This had better not be the future of comics on the web…

King Features just announced their new system for publishing their comics to the web.

For free, you can read one week a month of your favorite King Features strips, but only during the month FOLLOWING the month in question. That’s right, you get a week of comics to last you a month. Then, next month, you get a NEW week… but it’s not sequential to the one you just read.

For $15 per year, you can subscribe to their Daily Ink site, and get to read sequentially, with no delay, and even read several months back in the archives.

What a bargain!

Compare that to what you get with Schlock Mercenary, or any other non-King-Features-syndicated webcomic: For free, you can read in real time, and you can read the archives from the beginning. You don’t have to spend any money, ever.

I hope Adam Smith’s Invisible Hand gives King Features a solid poke in the eye. I’d hate to see good money get spent by consumers who don’t know that a better deal can be found pretty much anywhere else on the web.

–Howard

Misery…

Well, I really ought to stay on the painkillers, and I really need to sleep on my side.

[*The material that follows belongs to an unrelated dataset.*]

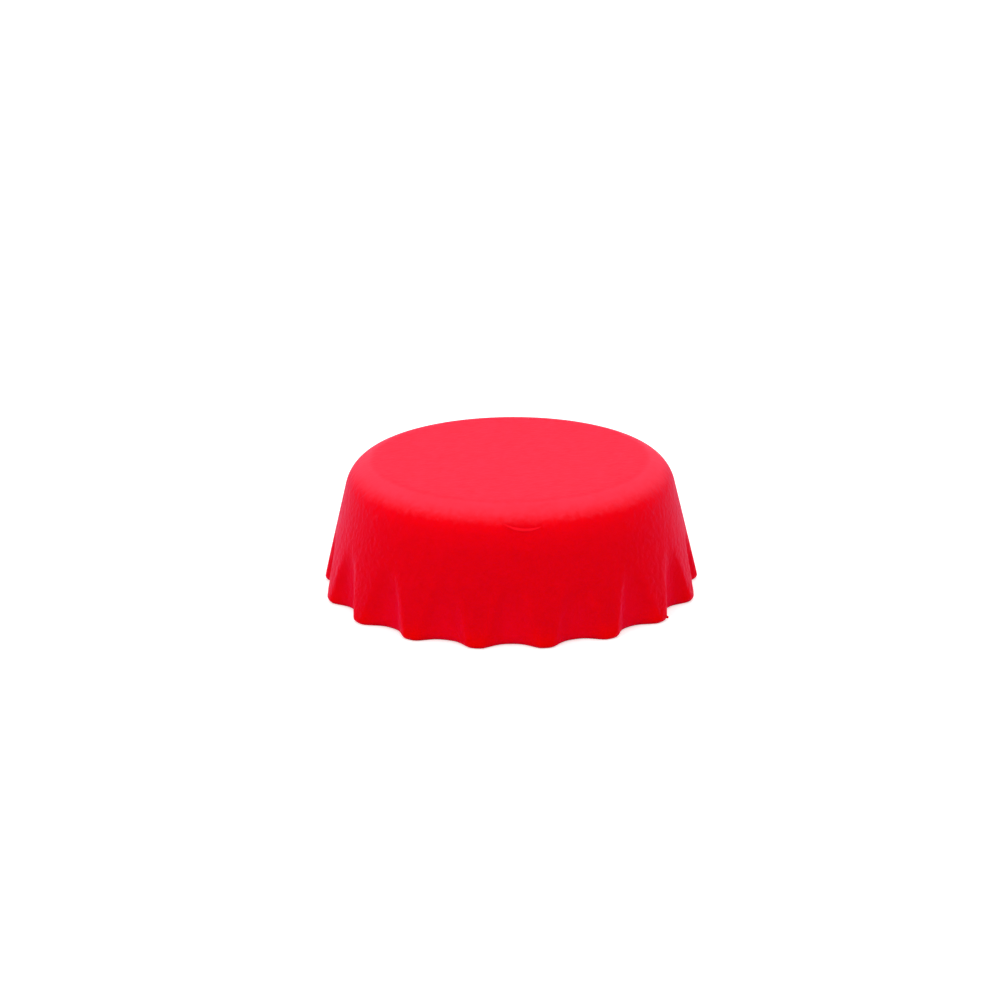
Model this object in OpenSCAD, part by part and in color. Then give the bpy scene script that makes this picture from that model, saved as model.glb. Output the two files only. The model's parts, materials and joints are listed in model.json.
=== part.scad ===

Between two bad decisions I pretty much shot the entire day.

1) Last night I was too drugged and too tired to bother to prop a throw pillow at the edge of bed, such that I could lie down at sort of a 45-degree angle, halfway between my left side and my back. I just laid flat on my back and called it good. Sandra said I snored all night, and by midday the next day we’d attributed my complete lack of energy to sleep apnea.

2) I tried to not take any drugs today. My shoulder knotted up after the first strip, and I fell asleep under a hot pad. I woke an hour later still tired, and napped for ANOTHER hour. About that time, still tired, Sandra and I made the “sleep apnea” diagnosis. I tried to stay clear-headed with some Diet Dr. Thunder (the generic Wal-Mart crap) and it did nothing for me. All afternoon I struggled to get another strip inked, or some other decent work done, but the shoulder stayed knotted, the pain stayed distracting, and my head remained stuffed with cotton.

I feel better now, but I’ve got two Lortab and three naps in me. I managed to get a third strip inked, but I look back at the day and my lack of accomplishing anything makes me grumpy. I suppose part of that is the Lortab — it does something to my filtering system, such that background noise (supplied most frequently by my offspring) intrudes very disruptively, and I’m less patient with the children than I should be.

“Less patient than I should be” is a euphemism for “grouchy monster who cannot stand the sounds of fun.”

Of course, the pain has the same effect, so it’s a wash as far as the kids are concerned. Injured Daddy = Maybe We’d Better Play At A Friend’s House.

–Howard

ps: Oh, and I was expecting a package that didn’t come today.

This is harder than I wanted it to be…

I’m trying. Really, I’m trying.

Yesterday I got three rows inked.

Today I’ve only done two.

My shoulder, neck, back, and even my head start to ache after a while, and suddenly ANYTHING becomes more interesting than continuing to draw. I’m easily enough distracted as it is.

The good news — I’m working on a strategy to use this to my advantage: I’ve got a list of things that need doing here at the computer — things I can work on when the pain is too distracting for drawing. Today’s project: a Public Service Announcement banner ad, sticking it to PETA very nicely. Other projects include fresh banners for W23, “advertise at Schlockmercenary.com,” and an upcoming site sponsor. Then there’s the coloring and scripting I can always be doing.

Posting stuff in the Live Journal doesn’t count. Hey… what am I doing here?

CSI Miami, reviewed by an admitted CSI junkie

Last night Sandra and I finished watching the last of the CSI: Miami Season I episodes. Looking back on it, here are some thoughts:

First, I’m a CSI junkie. I like seeing science take a major role in a story — even if it has to be watered down a bit for TV. I like the thought that the average violent criminal leaves a huge evidence trail — even if in the real world we lack the resources to sniff out that trail in most cases. I even like the concessions that the CSI series make for TV Drama, like having the CSI team interview suspects, carry guns, and occasionally get placed in mortal peril. I’ve stopped wincing and saying “now that’s just ridiculous,” and I’ve started enjoying the way it allows each story to unfold and run to resolution in just 43 minutes.